In fact, the motion picture industry thrives on copyright’s limiting doctrines like the idea/expression dichotomy, merger, short phrases, and scènes-à-faire. Consequently, no filmmaker gets an exclusive to produce scenes depicting heroes running with guns or that first kiss as the music swells and the camera adjusts to reveal a romantic setting. But these limitations do not obviate copyright attaching to each motion picture as a whole work, or even segments of each film as original expressions of common ideas, themes, tropes, etc.

Now, imagine a trial in which the filmmaker alleges copyright infringement of a whole movie, or a substantial portion of the movie, but the defendant argues, “Well, the motion picture is full of unprotectable elements and is, therefore, deprived of all protection as a complete work.” Because that is essentially what WPL argued in its lawsuit with SAS, and the district court agreed, thus, upending doctrine by voiding copyright in the entire work. As the amici state:

The Court’s stated basis for rebutting the presumption of validity and holding the SAS copyrights invalid, i.e., that “at least some of the material is not entitled to protection,” is not only wrong, it is exactly the opposite of the correct standard. [Citation omitted]

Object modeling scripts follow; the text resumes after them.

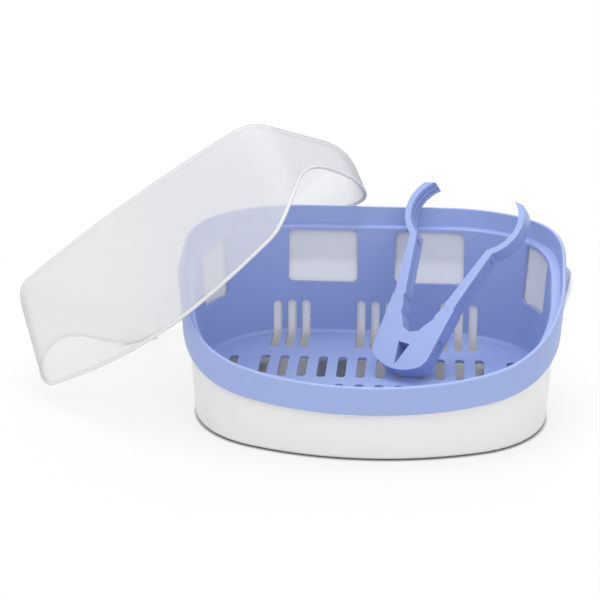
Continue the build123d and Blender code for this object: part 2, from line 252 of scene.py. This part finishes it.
class StageSettings(bpy.types.PropertyGroup):
    """Camera and lamps."""

    target: FloatVectorProperty(
        name="Target", description="Point that the camera looks at",
        default=(-0.0539, -0.00626, 0.09079), subtype="TRANSLATION", unit="LENGTH",
    )
    azimuth: FloatProperty(
        name="Azimuth", description="Around the object", default=math.radians(4.63),
        unit="ROTATION",
    )
    elevation: FloatProperty(
        name="Elevation", description="Above the floor", default=math.radians(19.78),
        unit="ROTATION",
    )
    roll: FloatProperty(
        name="Roll", description="About the line of sight", default=math.radians(-0.13),
        unit="ROTATION",
    )
    distance: FloatProperty(
        name="Distance", description="From the target", default=1.32357, unit="LENGTH",
    )
    lens: FloatProperty(
        name="Lens", description="Focal length in millimetres", default=104.58,
    )
    key_power: FloatProperty(name="Key lamp", description="Power in watts", default=5.5)
    fill_power: FloatProperty(name="Fill lamp", description="Power in watts", default=3.3)
    top_power: FloatProperty(name="Top lamp", description="Power in watts", default=9.0)
    back_power: FloatProperty(name="Back lamp", description="Power in watts", default=4.0)
    ambient: FloatProperty(name="Ambient", description="Light from all round", default=0.72)


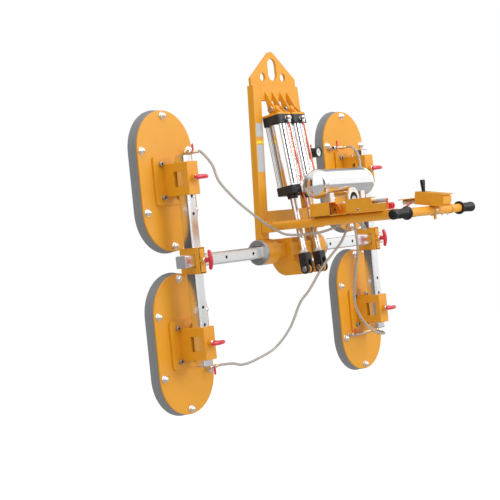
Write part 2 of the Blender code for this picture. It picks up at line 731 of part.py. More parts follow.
def control_box():
    """The valve box on the handle bar, with the slot of its paddle and a saddle under it."""
    half = BOX_LENGTH / 2
    lip = BOX_LIP
    side_view = [(-half, -BOX_HEIGHT / 2 + 0.006), (-half, BOX_HEIGHT / 2 - 0.003),
                 (-half - lip, BOX_HEIGHT / 2 - 0.003), (-half - lip, BOX_HEIGHT / 2),
                 (half, BOX_HEIGHT / 2), (half, -BOX_HEIGHT / 2),
                 (-half - lip, -BOX_HEIGHT / 2), (-half - lip, -BOX_HEIGHT / 2 + 0.006)]
    box = extruded([side_view], -BOX_HALF, BOX_HALF)
    box = moved(box, Matrix.Translation(BOX_CENTRE) @ Matrix.Rotation(BOX_TILT, 4, "X"))
    valve_back = BOX_CENTRE.y + half + BOX_VALVE_DEPTH * 0.81
    valve = block((-BOX_VALVE_HALF, valve_back - BOX_VALVE_DEPTH, BOX_CENTRE.z - BOX_VALVE_HEIGHT * 0.53),
                  (BOX_VALVE_HALF, valve_back, BOX_CENTRE.z + BOX_VALVE_HEIGHT * 0.47), SHEET)
    saddle = block((PADDLE_SLOT, HANDLE_Y - HANDLE_RADIUS, ARM_Z),
                   (PADDLE_SLOT + SADDLE_WIDTH, HANDLE_Y + HANDLE_RADIUS, BOX_CENTRE.z - BOX_HEIGHT / 5))
    box = union(box, valve, saddle)
    seat = rod((0, HANDLE_Y, ARM_Z), HANDLE_RADIUS + 2 * GAP, -0.5, 0.5, "X", 24)
    slot = block((PADDLE_PIVOT.x - PADDLE_SLOT, PADDLE_PIVOT.y - PADDLE_SWING, PADDLE_PIVOT.z - 0.012),
                 (PADDLE_PIVOT.x + PADDLE_SLOT, PADDLE_PIVOT.y + PADDLE_SWING, PADDLE_PIVOT.z + 2 * BOX_HEIGHT))
    node("control_box", cut(box, seat, slot), "orange_paint")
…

I use the motion picture example to emphasize the point that if the only response required of a defendant were to recite a litany (as WPL apparently did in this case) of copyright doctrines  under which elements of a work may be unprotected,[1] much as I did a couple of paragraphs ago, in order to shift the burden to the plaintiff to re-prove protectability, that way lies madness. For instance, I happened to watch the new Suicide Squad this weekend and, even as a non-attorney, I could probably do ten pages or so breaking down the protectable and unprotectable elements just in Harley Quinn’s solo fight sequence.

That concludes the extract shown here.